The new ‘do caught on in a big way throughout the early-to-mid 1960s with young film stars and top music stars, including Brigitte Bardot, Priscila Presley, the Ronettes, Audrey Hepburn, Dusty Springfield, Aretha Franklin, Barbra Streisand, Jane Fonda and many more. After disappearing for a while, the hairdo is popular with celebrities once again. We have seen the B-52s (of course), Marge Simpson, Jennifer Lopez, Beyonce, Penelope Cruz, Adele, Katy Perry, the late Amy Winehouse and many others, all sporting versions of the Beehive.

Mister Boomer enjoyed the Jetsons, but has to admit he wasn’t a great fan of the Judy Jetson character. George, Rosie and Astro were his favorite characters. Through the years, though, he certainly learned to admire the vocal greats of the era, especially the female greats like Janet Waldo and June Foray.
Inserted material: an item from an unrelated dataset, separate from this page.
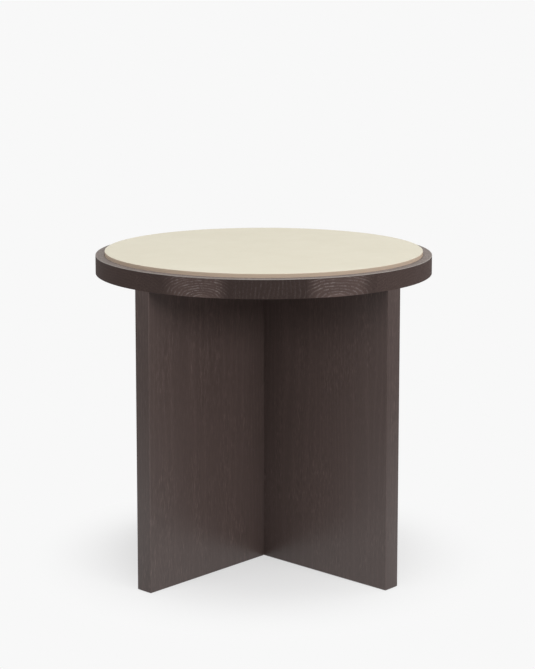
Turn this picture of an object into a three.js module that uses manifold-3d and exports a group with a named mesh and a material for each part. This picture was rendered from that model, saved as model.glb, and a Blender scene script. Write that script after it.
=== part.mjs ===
// Round side table with an inset disc on a crossed panel base.
// Millimetres, +Z up, front towards -Y. The origin is on the floor, under the middle of the table.
// The top is glued up from boards that run front to back, then turned round and recessed for the disc.
// Each base panel is glued up from upright boards. The two panels cross in a halving joint.

import * as THREE from 'three';
import { mergeVertices } from 'three/addons/utils/BufferGeometryUtils.js';
import Module from 'manifold-3d';

const wasm = await Module();
wasm.setup();

// Top
const TOP_DIAMETER = 550;
const TOP_THICKNESS = 30;
const BOARD_COUNT = 5;

// Inset disc and its recess, with a flat ring of the top left round it
const RING_WIDTH = 15;
const DISC_THICKNESS = 12;
const RECESS_DEPTH = 6;
const DISC_CLEARANCE = 0.3;

// Base panels
const PANEL_HEIGHT = 477;
const PANEL_THICKNESS = 30;
const HALVING_CLEARANCE = 0.3;
const HALVING_LEAD_IN = 2;

// Edges and joints between boards
const WOOD_ARRIS = 0.8;
const DISC_ARRIS = 0.6;
const GLUE_LINE = 0.1;
const SEAT_GAP = 0.1;

// Dowels between panels and top
const DOWEL_DIAMETER = 10;
const DOWEL_IN_PANEL = 22;
const DOWEL_IN_TOP = 14;
const DOWEL_CHAMFER = 1;
const DOWEL_CLEARANCE = 0.15;
const DOWEL_END_ROOM = 0.8;
const DOWEL_FROM_TIP = 75;

// Angle brackets under the top
const BRACKET_LEG = 26;
const BRACKET_WIDTH = 40;
const BRACKET_GAUGE = 2.5;
const BRACKET_BEND = 2;
const BRACKET_CORNER = 4;
const BRACKET_FROM_CROSSING = 50;
const BRACKET_HOLE_DIAMETER = 5;
const BRACKET_HOLE_SPACING = 20;
const BRACKET_HOLE_SETBACK = 15;
const BRACKET_SLOT_TRAVEL = 4;

// Pan head screws
const SCREW_LENGTH = 16;
const SCREW_DIAMETER = 3.6;
const SCREW_POINT = 4;
const SCREW_HEAD_DIAMETER = 8;
const SCREW_HEAD_HEIGHT = 2.6;
const SCREW_HEAD_RIM = 1;
const SCREW_RECESS_SPAN = 4.4;
const SCREW_RECESS_WIDTH = 1;
const SCREW_RECESS_DEPTH = 1.5;
const PILOT_CLEARANCE = 0.15;
const PILOT_END_ROOM = 0.8;

// Glides under the tips
const GLIDE_DIAMETER = 20;
const GLIDE_THICKNESS = 3;
const GLIDE_PROUD = 1;
const GLIDE_EDGE = 0.6;
const GLIDE_STEM_DIAMETER = 5;
const GLIDE_STEM_LENGTH = 12;
const GLIDE_STEM_POINT = 1.5;
const GLIDE_CLEARANCE = 0.2;
const GLIDE_FROM_TIP = 40;

// How far every cutting tool runs past the faces that it cuts
const OVERRUN = 5;

// Facets round a full circle
const RIM_SEGMENTS = 128;
const DOWEL_SEGMENTS = 24;
const GLIDE_SEGMENTS = 32;
const SCREW_SEGMENTS = 12;
const CORNER_SEGMENTS = 6;

// Angles
const QUARTER_TURN = Math.PI / 2;
const EIGHTH_TURN = Math.PI / 4;
const ARM_COUNT = 4;

// Sizes that follow from the ones above
const topRadius = TOP_DIAMETER / 2;
const boardWidth = TOP_DIAMETER / BOARD_COUNT;
const discRadius = topRadius - RING_WIDTH;
const recessRadius = discRadius + DISC_CLEARANCE;
const halfPanel = PANEL_THICKNESS / 2;
const underside = PANEL_HEIGHT + SEAT_GAP;
const dowelReach = topRadius - DOWEL_FROM_TIP;
const glideReach = topRadius - GLIDE_FROM_TIP;
const bracketReach = halfPanel + BRACKET_FROM_CROSSING + BRACKET_WIDTH / 2;
const bracketFace = halfPanel + SEAT_GAP;
const bracketTop = PANEL_HEIGHT;
const pilotRadius = SCREW_DIAMETER / 2 + PILOT_CLEARANCE;
const pilotDepth = SCREW_LENGTH + PILOT_END_ROOM;

// Materials
const darkOak = () => new THREE.MeshStandardMaterial({ color: 0x413632, roughness: 0.5, metalness: 0 });
const cream = () => new THREE.MeshStandardMaterial({ color: 0xe4dccb, roughness: 0.45, metalness: 0 });
const beech = () => new THREE.MeshStandardMaterial({ color: 0xc79f70, roughness: 0.7, metalness: 0 });
const zincSteel = () => new THREE.MeshStandardMaterial({ color: 0x8f9295, roughness: 0.4, metalness: 1 });
const blackSteel = () => new THREE.MeshStandardMaterial({ color: 0x2b2b2d, roughness: 0.5, metalness: 1 });
const nylon = () => new THREE.MeshStandardMaterial({ color: 0x2a2625, roughness: 0.6, metalness: 0 });

// A closed mesh as a solid that can be cut and joined
function solidOf(geometry) {
  const bare = geometry.clone();
  bare.deleteAttribute('normal');
  bare.deleteAttribute('uv');
  const merged = mergeVertices(bare);
  const corners = merged.index.array;
  const kept = [];
  for (let i = 0; i < corners.length; i += 3) {
    const [a, b, c] = [corners[i], corners[i + 1], corners[i + 2]];
    if (a !== b && b !== c && c !== a) kept.push(a, b, c);
  }
  return new wasm.Manifold(new wasm.Mesh({
    numProp: 3,
    vertProperties: new Float32Array(merged.attributes.position.array),
    triVerts: new Uint32Array(kept),
  }));
}

// A solid as a flat shaded mesh geometry
function geometryOf(solid) {
  const { vertProperties, triVerts } = solid.getMesh();
  const shared = new THREE.BufferGeometry();
  shared.setAttribute('position', new THREE.BufferAttribute(vertProperties, 3));
  shared.setIndex(new THREE.BufferAttribute(triVerts, 1));
  const faceted = shared.toNonIndexed();
  faceted.computeVertexNormals();
  return faceted;
}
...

As to the Beehive, Mister Boomer has first-hand recollection. Not only did his mother don a Beehive in the 1960s, he had several cousins who also wore the ‘do in their high school pictures. Early boomers were teenagers when the Beehive appeared, so the timing was right for boomer girls to grab onto the latest hair fashions. As such, Mister B recalls the neighborhood girl who often babysat for Mister B and his siblings perpetually wore a Beehive; the hairdo just fit certain people or personalities. Though Mister B knew his cousins without their high school Beehives for decades after, the babysitter will forever be frozen in time with shellacked hair rising above her head.

What memories of Judy Jetson or Beehive hairdos do you have, boomers?